Wang, Wong and Chen later added members from other schools to their team of photographers. The group now includes four Gunn students, two Palo Alto High School students and one Castilleja School student.

“We’ve been expanding,”Paly senior and HOPA photographer Lizzie Rivette said.  “We’ve gone downtown, to California Avenue, Stanford Shopping Center and Town and Country [Village]. We are just trying to get as many people as we can in order to get to know our area, where we’re from [and] where we live a little bit better and on a deeper level. The general idea is straight from Humans of New York.”

Stanton’s idea started as a visual directory of people from different locations in New York City and morphed into a series of more random photographs of all types of people. This approach allowed for a celebration of the individuals in the photos and who they are rather than focusing on where they are from.

HOPA aspires to follow a similar path, “capturing the uniqueness of individuals in Palo Alto with portraits and words of the people we find,” as stated on the HOPA Tumblr page.

But just as Stanton’s original intentions for HONY differed from  where the blog eventually went, the students behind HOPA are still unsure of where this project will take them.

“We are still trying to get our footing,” Rivette said. “We are still trying to figure out how we want to go about this. We started in January and are going a lot faster than we thought we would.”

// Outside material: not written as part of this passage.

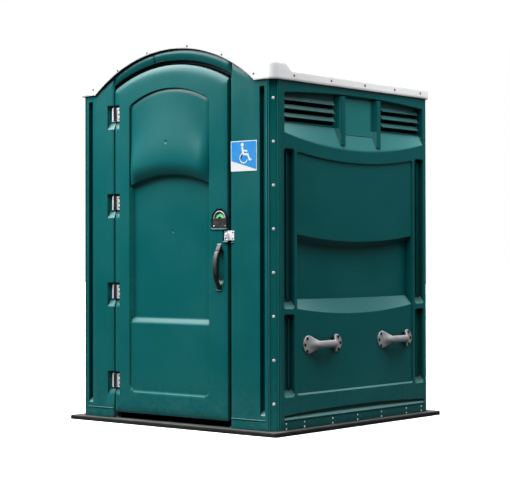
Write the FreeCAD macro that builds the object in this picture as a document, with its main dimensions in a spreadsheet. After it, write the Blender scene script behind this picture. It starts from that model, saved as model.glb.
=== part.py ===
import FreeCAD, Part
import math
import os

# Portable toilet cabin, wheelchair size. Millimetres, +Z up, the door faces -Y.
# The origin is the centre of the base's underside. Heights on the walls count from the top of the deck.

Vector = FreeCAD.Vector
os.makedirs("parts", exist_ok=True)
doc = FreeCAD.newDocument("ToiletCabin")

SIZES = {
    # Plan and base
    "cabin_side": 1560,
    "corner_leg": 45,
    "flange": 52,
    "base_corner": 14,
    "slab_thick": 20,
    "deck_thick": 6,
    "wall_skin": 5,
    "post_lap": 12,
    "post_wall": 5,
    "clearance": 0.3,
    # Roof
    "skirt_foot": 1988,
    "skirt_proud": 11,
    "skirt_draft": 5,
    "eave_under": 2035,
    "eave_edge": "=eave_under + 6",
    "vault_half": 640,
    "vault_foot": "=eave_edge + 11",
    "vault_rise": 212,
    "vault_peak": "=vault_foot + vault_rise",
    "visor_foot": "=vault_foot + 32",
    "visor_raise": 22,
    "visor_peak": "=vault_peak + visor_raise",
    "visor_deep": 100,
    "visor_slope": 50,
    "rim_arch_foot": "=skirt_foot + 4",
    "rim_band": 43,
    "rim_arch_peak": "=vault_peak - rim_band",
    "envelope_top": "=visor_peak + 10",
    "roof_corner": 50,
    # Doorway and front wall
    "doorway_left": -493,
    "doorway_right": 458,
    "doorway_foot": 2040,
    "doorway_rise": 115,
    "doorway_peak": "=doorway_foot + doorway_rise",
    "header_seam": -155,
    "jamb_deep": 43,
    "stop_lap": 18,
    "stop_hold": 26,
    "stop_thick": 6,
    "kick_top": 50,
    "kick_proud": 3,
    "groove_in": 676,
    "groove_out": 712,
    "groove_low": 85,
    "groove_top": 1950,
    "groove_deep": 25,
    # Door leaf
    "door_left": "=doorway_left + 7",
    "door_right": "=doorway_right - 17",
    "door_low": 38,
    "door_foot": "=doorway_foot - 28",
    "door_peak": "=doorway_peak - 27",
    "door_shell": 38,
    "door_back": 4,
    "door_panel_left": "=door_left + 127",
    "door_panel_right": "=door_right - 151",
    "door_panel_low": 165,
    "door_panel_foot": "=door_foot - 107",
    "door_panel_rise": 87,
    "door_panel_deep": 7,
    "door_well_low": 583,
    "door_well_foot": 1419,
    "door_well_rise": 59,
    "door_well_deep": 33,
    "door_well_shelf": 37,
    # Hinges
    "hinge_low": 228,
    "hinge_pitch": 544,
    "hinge_tall": 83,
    "hinge_leaf": 3,
    "hinge_crank": 2,
    "jamb_leaf_reach": 33,
    "door_leaf_reach": 40,
    "hinge_pocket_deep": 20,
    "hinge_pocket_foot": 91,
    "hinge_pocket_head": 56,
    "hinge_pocket_ramp": 36,
    "hinge_pocket_left": "=doorway_left - 54",
    "hinge_pocket_right": "=door_left + 43",
    "hinge_proud": 3,
    "barrel_radius": 4.5,
    "pin_radius": 2,
    "pin_clearance": 0.05,
    # Lock, hasp and handle of the door
    "lock_x": "=door_right - 69",
    "lock_z": 1200,
    "lock_plate_half": 53,
    "lock_plate_drop": 49,
    "lock_pocket_margin": 8,
    "lock_pocket_deep": 10,
    "indicator_radius": 38,
    "lock_web": 4,
    "lock_hub": 12,
    "disc_thick": 3,
    "cam_thick": 4,
    "spindle_radius": 6,
    "cam_reach": 76,
    "lever_long": 62,
    "hasp_z": 1106,
    "hasp_tall": 55,
    "hasp_thick": 3,
    "hasp_proud": 24,
    "hasp_pocket_left": "=door_right - 43",
    "hasp_pocket_foot": 38,
    "hasp_pocket_head": 30,
    "hasp_pocket_deep": 8,
    "hasp_jamb_right": "=doorway_right + 28",
    "handle_x": "=lock_x",
    "handle_z": 927,
    "handle_tall": 274,
    "handle_wide": 30,
    "handle_proud": 50,
    "handle_strap": 14,
    "grip_scoop_half": 104,
    # Side walls
    "side_shift": 12,
    "vent_half": 697,
    "vent_low": 1690,
    "vent_smile": 77,
    "vent_top": 1920,
    "vent_rise": 27,
    "vent_deep": 34,
    "vent_floor_low": 1752,
    "fin_front": -137,
    "fin_rear": 223,
    "fin_face": 36,
    "fin_flare": 34,
    "fin_low": 1646,
    "fin_top": 1936,
    "blade_first": 1781,
    "blade_pitch": 48.5,
    "blade_rise": 26,
    "blade_out": 13,
    "blade_gap": 21,
    "panel_half": 584,
    "panel_low": 190,
    "panel_top": 1588,
    "panel_smile": 45,
    "panel_deep": 8,
    "well_low": 686,
    "well_low_drop": 40,
    "well_top": 1113,
    "well_smile": 40,
    "well_deep": 49,
    "well_shelf": 740,
    "side_groove_in": 607,
    "side_groove_out": 704,
    "side_groove_split": 672,
    "band_half": 702,
    "band_low": 62,
    "band_top": 82,
    "band_rise": 18,
    "band_deep": 12,
    # Handles on the side walls
    "grip_front": -340,
    "grip_rear": 392,
    "grip_long": 364,
    "grip_z": 475,
    "grip_fan": 113,
    "grip_bar": 36,
    "grip_strap": 16,
    "grip_proud": 50,
    # Fasteners
    "rivet_radius": 9,
    "rivet_proud": 3,
    "rivet_low": 153,
    "rivet_pitch": 247,
    "screw_radius": 5,
    "screw_proud": 2.5,
    "roof_screw_radius": 7,
    "roof_screw_rise": 29,
    # Toilet
    "tank_half": 380,
    "tank_front": 190,
    "tank_rear": 758,
    "tank_tall": 440,
    "tank_skin": 6,
    "tank_lean": 40,
    "seat_half": 185,
    "seat_front": 205,
    "seat_full": 360,
    "seat_rear": 611,
    "seat_thick": 22,
    "seat_hole_y": 420,
    "seat_hole_half": 112,
    "seat_hole_long_half": 145,
    "lid_thick": 12,
    "lid_gap": 0.5,
    "seat_axis_y": "=seat_rear + 39",
    "seat_axis_rise": "=seat_thick + lid_gap + lid_thick / 2",
    "lid_lean": 95,
    "rod_radius": 4,
    "ear_in": 90,
    "ear_thick": 15,
    "lug_foot": 14,
    "pipe_x": -300,
    "pipe_y": 655,
    "pipe_radius": 50,
    "pipe_wall": 3,
    "pipe_top": "=vault_peak - 8",
    "cap_over": 16,
    "cap_low": "=pipe_top - 12",
    "cap_tall": 28,
    # Rails and paper
    "rail_z": 960,
    "rail_front": -100,
    "rail_rear": 520,
    "rail_radius": 16,
    "rail_stand": 62,
    "rail_bend": 45,
    "rail_flange": 38,
    "paper_y": 120,
    "paper_z": 800,
    "roll_radius": 55,
    "roll_core": 20,
    "roll_wide": 100,
}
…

While the group originally started with only Facebook page, they soon added a Tumblr and have recently added an Instagram.

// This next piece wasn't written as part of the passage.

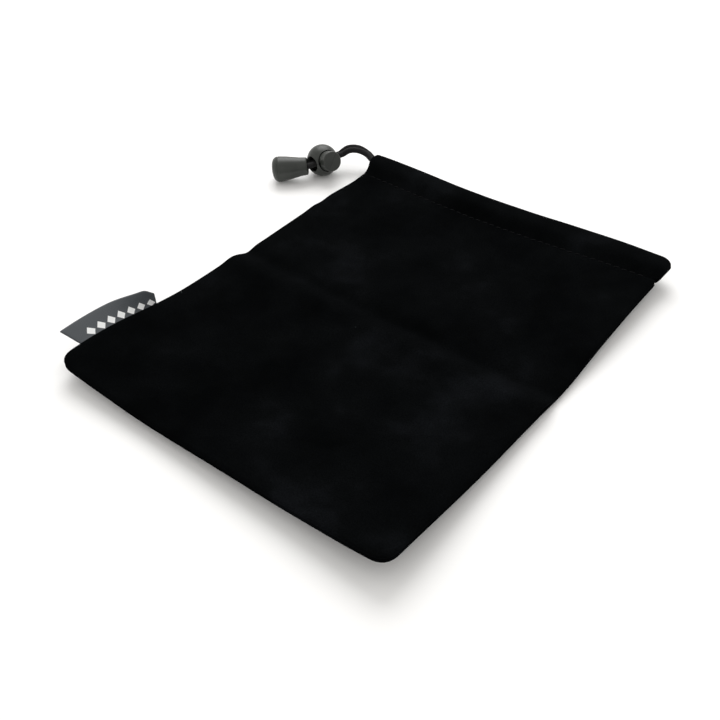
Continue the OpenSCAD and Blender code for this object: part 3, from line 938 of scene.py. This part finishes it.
# ---------------------------------------------------------------- carried-over CAD nodes
# A faint mould line crosses the button's face at a slant
BUTTON_TOP = 9.0
LINE_SLANT = 0.7
across_line = LOCK_TURN @ Vector((math.sin(LINE_SLANT), math.cos(LINE_SLANT), 0))
BUTTON = plastic_material("moulded_button", (in_lock((0, 0, BUTTON_TOP)) * MM, across_line))
NODE_LOOKS = {"lock_body": PLASTIC, "lock_plunger": BUTTON, "bell_shell": PLASTIC,
              "bell_cap": PLASTIC, "cord_knot": BRAID}
for node, material in NODE_LOOKS.items():
    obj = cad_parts[node]
    for slot in obj.material_slots:
        slot.material = material

# ---------------------------------------------------------------- spring
SPRING_R, SPRING_TURNS, WIRE_D = 2.6, 3, 0.3
SPRING_LOW, SPRING_HIGH = -5.12, -2.53
coil_steps = 28 * SPRING_TURNS
coil = []
for k in range(coil_steps + 1):
    a = 2 * math.pi * SPRING_TURNS * k / coil_steps
    coil.append(in_lock((SPRING_R * math.cos(a), SPRING_R * math.sin(a),
                         SPRING_LOW + (SPRING_HIGH - SPRING_LOW) * k / coil_steps)))
spring = tube("spring", coil, WIRE_D / 2, 10, "lock", round_ends=True)
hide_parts("lock_spring")
finish_piece(spring, STEEL)
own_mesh(spring)

# ---------------------------------------------------------------- floor, light
floor_mesh = bpy.data.meshes.new("floor")
FLOOR = 3.0
floor_mesh.from_pydata([(-FLOOR, -FLOOR, 0), (FLOOR, -FLOOR, 0), (FLOOR, FLOOR, 0), (-FLOOR, FLOOR, 0)],
                       [], [(0, 1, 2, 3)])
floor_mesh.materials.append(floor_material())
floor = add_object("floor", floor_mesh, None)


def area_light(name, place, target, size, power, colour=(1, 1, 1)):
    data = bpy.data.lights.new(name, "AREA")
    data.shape = "DISK"
    data.size = size
    data.energy = power
    data.color = colour
    obj = bpy.data.objects.new(name, data)
    obj.location = place
    obj.rotation_euler = (Vector(target) - Vector(place)).to_track_quat("-Z", "Y").to_euler()
    bpy.context.collection.objects.link(obj)


area_light("key", (-0.4, 0.5, 0.7), (0, 0, 0), 0.8, 5.5)

world = bpy.data.worlds.new("studio")
bpy.context.scene.world = world
world.use_nodes = True
world.node_tree.nodes["Background"].inputs["Color"].default_value = (1, 0.985, 0.96, 1)
world.node_tree.nodes["Background"].inputs["Strength"].default_value = 0.88
bpy.context.scene.view_settings.view_transform = "Standard"

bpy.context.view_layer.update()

The HOPA page is approaching 1,500 followers on Facebook and has surely grown in both readership and scope since its January start.

In addition to this new social media site and ever growing popularity, HOPA is changing in other ways. The group has recently made a change regarding their photo captions and will no longer be including names.

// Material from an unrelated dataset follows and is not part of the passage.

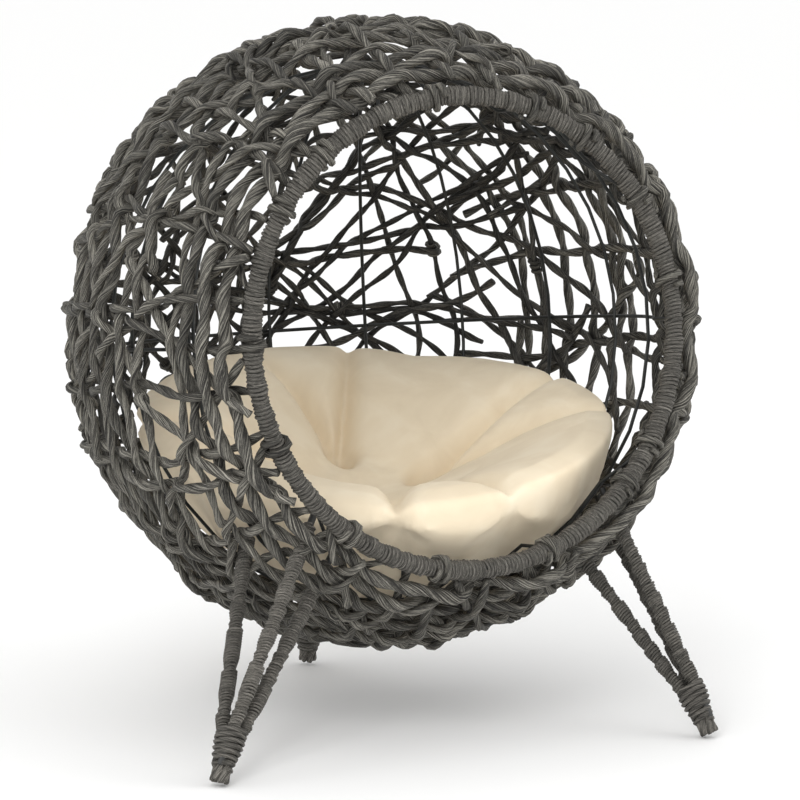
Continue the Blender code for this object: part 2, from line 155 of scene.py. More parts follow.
def mesh_from_arrays(name, points, loops, sizes):
    """A mesh from its points, its faces' corners in one row, and each face's number of corners."""
    mesh = bpy.data.meshes.new(name)
    mesh.vertices.add(len(points))
    mesh.vertices.foreach_set("co", points.ravel())
    mesh.loops.add(len(loops))
    mesh.loops.foreach_set("vertex_index", loops.astype(np.int32))
    mesh.polygons.add(len(sizes))
    starts = np.concatenate([[0], np.cumsum(sizes)[:-1]]).astype(np.int32)
    mesh.polygons.foreach_set("loop_start", starts)
    mesh.update(calc_edges=True)
    mesh.validate()
    mesh.shade_smooth()
    return mesh


def placed(name, mesh, finish):
    """Put a mesh in the scene with its material."""
    piece = bpy.data.objects.new(name, mesh)
    bpy.context.scene.collection.objects.link(piece)
    mesh.materials.append(finish)
    print(name, len(mesh.vertices), "points")
    return piece


# %% [markdown]
# ## The finish of paper cord
# Paper cord is grey-brown and matt, with pale fibres that run along it. A noise texture read from
# the stored place is stretched along the cord, so it draws fibres and not spots. The same noise
# lifts the surface a little, and each cord has a slightly different tone, as dyed paper has.

# %% Cord material
FIBRE_AROUND = 6.0
FIBRE_ALONG = 24.0
DARKEST_TONE, PALEST_TONE = 0.62, 1.32  # of one cord against the middle colour


def node(tree, kind, **inputs):
    """A shader node with some of its inputs set."""
    made = tree.nodes.new(kind)
    for name, value in inputs.items():
        made.inputs[name.replace("_", " ")].default_value = value
    return made


def ramp(tree, factor, stops):
    """A colour ramp from (position, colour) stops."""
    made = tree.nodes.new("ShaderNodeValToRGB")
    band = made.color_ramp
    while len(band.elements) < len(stops):
        band.elements.new(0.5)
    for element, (position, colour) in zip(band.elements, stops):
        element.position = position
        element.color = (*colour, 1)
    tree.links.new(factor, made.inputs["Fac"])
    return made.outputs["Color"]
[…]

“The reason we keep the specific photographer of each photos private is that it doesn’t matter who took the photo,” Chen said. “We want the focus to be 100% about the person being featured.”

When choosing who to interview, the HOPA photographers try to pick people at random. Upon choosing someone to photograph and them agreeing to be interviewed, HOPA photographers choose from their list of questions and begin the interview.

Rather than reading a list of questions, these questions serve as a jumping off point.

“We start with one of those questions then we go and we go on a tangent line and see what we can get out of the person,” Rivette said. “We want something personal, we want to get to know you in a quick, one-sentence way. It’s not an easy thing to do with [a list of] questions, it’s so formulaic.”

To further improve the quality of the caption, HOPA is trying to ask more pointed questions to get a more concise quote.

Looking forward to next year, Wang and Wong will continue as seniors as the current seniors embark on their journeys outside of Palo Alto.

“As seniors now, we haven’t started thinking about the future,” Rivette said. “We are just living in the moment. We are here on the team, we are going to do our interviews and get our photos. We are going to do as much as we can while we are still here in Palo Alto before we go off to college.”

But maybe living in the moment isn’t the best idea, to quote one of HOPA’s photos, “My advice would be…first of all… to live everyday of your life like it is your last is stupid advice! The corollary is that you should appreciate every day that you get. Take deep breaths…appreciate what you have and understand that time goes by faster than you think. So appreciate what you have now because you don’t know how much time you have left.”

Quotes like these, paired with intriguing portraits of their owners, are what draw readers to HOPA.

The combination of the profound and the mundane, the serious and the lighthearted reveals who the humans of Palo Alto really are.